N – Et si elle nomme le violeur, qu’est-ce qui se passe ?
F10 – Soit on ne la croit pas, soit on la culpabilise.
H3 – Les hommes qui osent faire du mal aux femmes parce qu’elles se sont maquillées, ou habillées comme elles voulaient, mais qui ils sont pour les juger, ces dames-là ? Ceux qui commettent des viols, je ne les considère plus comme des hommes mais comme des animaux. Ils doivent être punis par la loi. On les met en prison, on les enterre, on les met sur une île, je ne sais pas. Ils ne méritent pas d’être dans la société : ils méritent d’être dégagés, d’être mis sur le côté.
F7 – Le pire, c’est qu’il y a des hommes qui restent excités sexuellement par le fait de violer. Excusez-moi, j’ai un rire nerveux, mais je crois que ça reste le pire. Pour moi c’est inconcevable de profiter du corps de quelqu’un qui n’a pas envie.

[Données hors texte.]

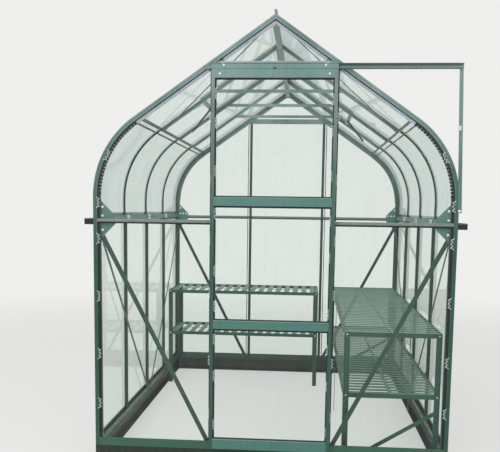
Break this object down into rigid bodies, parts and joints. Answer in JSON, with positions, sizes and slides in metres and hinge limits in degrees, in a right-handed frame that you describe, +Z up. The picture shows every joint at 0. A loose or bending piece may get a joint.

F2 – Il faut que ces personnes se fassent aider, qu’elles demandent de l’aide, qu’elle parlent. C’est trop important d’aller demander de l’aide. D’un autre côté, dans la société, il faudrait aussi faire changer l’image du garçon : le garçon qui ne doit pas pleurer, qui doit être viril, qui doit nourrir sa famille…
N – Et qui ne doit surtout pas demander d’aide… Ça fait hélas partie des assignations masculines.